Most classical cluster analysis methods assume the number of clusters to 
be known, which in reality almost never is the case. There are several
approaches to estimate the number of clusters. However, most of them are
connected to specific cluster analysis methods, and for many of them 
strong evidence about their quality doesn't exist. This project is about 
defining a new method based on distances of observations to the closest 
cluster centre (most existing methods are based on squared distances, 
which is theoretically nice but inflexible and often not very robust) and 
comparing it systematically to existing approaches. The method can then 
be used together with k-medoids clustering (Kaufman and Rousseeuw, 1990).
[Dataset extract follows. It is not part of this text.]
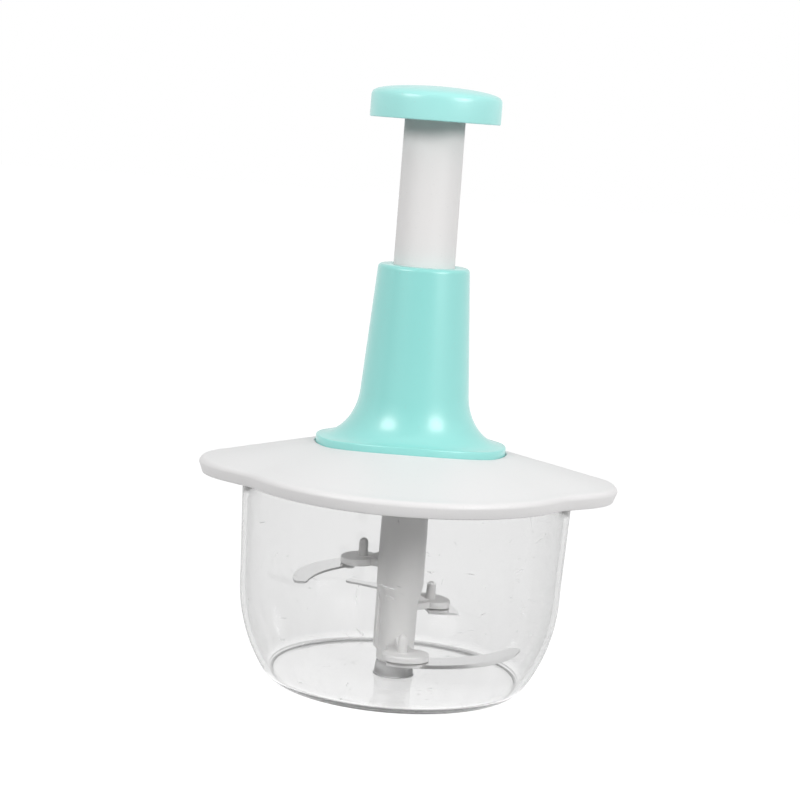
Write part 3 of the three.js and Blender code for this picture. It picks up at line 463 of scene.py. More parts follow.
def moved(mesh, matrix):
    bmesh.ops.transform(mesh, matrix=matrix, verts=mesh.verts)
    return mesh


def cleaned(mesh):
    bmesh.ops.remove_doubles(mesh, verts=mesh.verts, dist=merge_distance)
    bmesh.ops.recalc_face_normals(mesh, faces=mesh.faces)
    return mesh


def bevelled(mesh, parts, affect, width):
    settings = {"affect": affect, "segments": 3, "profile": 0.5, "material": -1}
    bmesh.ops.bevel(mesh, geom=parts, offset=width, **settings)


def turned(mesh, steps):
    """The outline in the bmesh, turned right round the Z axis."""
    settings = {"axis": (0, 0, 1), "cent": (0, 0, 0), "angle": turn, "steps": steps}
    bmesh.ops.spin(mesh, geom=[*mesh.verts, *mesh.edges], use_merge=True, **settings)


def closed_spin(profile, steps, corner_radius=0.0):
    """A bmesh turned about the Z axis from a profile of (radius, height), which ends where it
    starts or has both its ends on the axis."""
    mesh = bmesh.new()
    points = [mesh.verts.new((radius, 0, z)) for radius, z in profile]
    on_axis = profile[0][0] == 0 and profile[-1][0] == 0
    for pair in zip(points, points[1:] if on_axis else points[1:] + points[:1]):
        mesh.edges.new(pair)
    if corner_radius:
        bevelled(mesh, [v for v in points if v.co.x > 0], "VERTICES", corner_radius)
    turned(mesh, steps)
    return cleaned(mesh)


def shaped_spin(profile_at, steps):
    """A bmesh turned about the Z axis whose profile changes with the angle: each point of the spin
    is moved to its place in the profile for its angle."""
    mesh = bmesh.new()
    place = mesh.verts.layers.int.new("place")
    points = [mesh.verts.new((radius, 0, z)) for radius, z in profile_at(0)]
    for i, point in enumerate(points):
        point[place] = i
    for pair in zip(points, points[1:] + points[:1]):
        mesh.edges.new(pair)
    turned(mesh, steps)
    profiles = {}
    for v in mesh.verts:
        angle = math.atan2(v.co.y, v.co.x)
        key = round(angle, 5)
        if key not in profiles:
            profiles[key] = profile_at(angle)
        radius, z = profiles[key][v[place]]
        v.co = (radius * math.cos(angle), radius * math.sin(angle), z)
    mesh.verts.layers.int.remove(place)
    return cleaned(mesh)


def swept(sections):
    """A bmesh bar through the sections, each with the same number of corners."""
    mesh = bmesh.new()
    place = mesh.verts.layers.int.new("place")
    corners = [mesh.verts.new(corner) for corner in sections[0]]
    for i, corner in enumerate(corners):
        corner[place] = i
    face = mesh.faces.new(corners)
    for section in sections[1:]:
        grown = bmesh.ops.extrude_face_region(mesh, geom=[face])["geom"]
        face = next(part for part in grown if isinstance(part, bmesh.types.BMFace))
        for corner in face.verts:
            corner.co = section[corner[place]]
    mesh.verts.layers.int.remove(place)
    return cleaned(mesh)


def raised(outline, low_z, high_z, edge_round=0.0):
    """A bmesh plate with an outline in XY between two heights, with its sharp edges rounded."""
    mesh = swept([[(x, y, z) for x, y in outline] for z in (low_z, high_z)])
    if edge_round:
        sharp = [edge for edge in mesh.edges if edge.calc_face_angle() > sharp_angle]
        bevelled(mesh, sharp, "EDGES", edge_round)
    return cleaned(mesh)


def upper_corner(radius, z, rounding, count):
    """The rounded upper outer corner of a profile, from its side to its top."""
    return [
        (radius - rounding + rounding * math.cos(a), z - rounding + rounding * math.sin(a))
        for a in quarter_turn(count)
    ]


def lower_corner(radius, z, rounding, count):
    """The rounded lower outer corner of a profile, from its foot to its side."""
    return [
        (radius - rounding + rounding * math.sin(a), z + rounding - rounding * math.cos(a))
        for a in quarter_turn(count)
    ]


def placed(name, data):
    made = bpy.data.objects.new(name, data)
    bpy.context.scene.collection.objects.link(made)
    return made


def in_scene(name, mesh):
    """An object with the bmesh in it, which is used up."""
    data = bpy.data.meshes.new(name)
    mesh.to_mesh(data)
    mesh.free()
    return placed(name, data)


def carved(block, tools, operation="DIFFERENCE"):
    """The bmesh with the tools cut away, or joined on."""
    made = [in_scene("work", mesh) for mesh in [block, *tools]]
    for tool in made[1:]:
        modifier = made[0].modifiers.new("carving", "BOOLEAN")
        modifier.operation = operation
        modifier.solver = "EXACT"
        modifier.object = tool
    result = bmesh.new()
    result.from_object(made[0], bpy.context.evaluated_depsgraph_get())
    for work in made:
        data = work.data
        bpy.data.objects.remove(work)
        bpy.data.meshes.remove(data)
    return cleaned(result)


def piece(name, mesh, finishes, body, node, smooth_angle=32):
    """A finished object that rides on a body and stands for the CAD node."""
    made = in_scene(name, mesh)
    for material in finishes:
        made.data.materials.append(material)
    made.data.shade_smooth()
    made.data.set_sharp_from_angle(angle=math.radians(smooth_angle))
    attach(made, body)
    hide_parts(node)
    return made


# Bowl

bowl_sides = 144
toe_power = 1.8
toe_steps = 9
height_crowding = 1.4
curve_steps = 22
straight_steps = 4
rim_rounding = 0.7 * mm
rim_steps = 4
flat_margin = 0.6 * mm
boss_toe = 0.6 * mm
boss_round = 0.4 * mm
boss_top_radius = 8.5 * mm
boss_top_z = 8.6 * mm
pin_socket_z = 1.4 * mm


def bowl_outside(z):
    if z > belly_z:
        return blended(belly_radius, bowl_radius, (z - belly_z) / (bowl_height - belly_z))
    return belly_radius - (belly_radius - toe_radius) * (1 - z / belly_z) ** bowl_power


def bowl_inside(z):
    share = max(0, 1 - z / belly_z)
    slope = (belly_radius - toe_radius) * bowl_power * share ** (bowl_power - 1) / belly_z
    return bowl_outside(z) - bowl_wall * math.hypot(1, slope)


def turned_up(flat_radius, wall_radius, flat_z, rise):
    """The curve from a flat floor up to the wall."""
    return [
        (blended(flat_radius, wall_radius, s), flat_z + rise * s ** toe_power) for s in shares(toe_steps)
    ]


def wall_heights(from_z):
    """Heights up the wall, close together near the floor."""
    rise = belly_z - from_z
    curve = [from_z + rise * s ** height_crowding for s in shares(curve_steps)[1:]]
    straight = [blended(belly_z, bowl_height - rim_rounding, s) for s in shares(straight_steps)[1:]]
    return curve + straight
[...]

Actually, Kaufman and Rousseeuw, 1990, suggest an alternative method, the
"average silhouette width", which lacks a theoretical basis and is not
robust against outliers (Hennig, 2008).
  
While methods based on squared distances can be motivated by their connection
with Maximum Likelihood-estimators for the normal distribution, other 
distributions need to be considered for k-medoids. 

C. Hennig: Dissolution point and isolation robustness: robustness criteria for general cluster analysis methods. Journal of Multivariate Analysis 99 (2008), 1154-1176. 
L. Kaufman and P. J. Rousseeuw: Finding Groups in Data. Wiley (1990).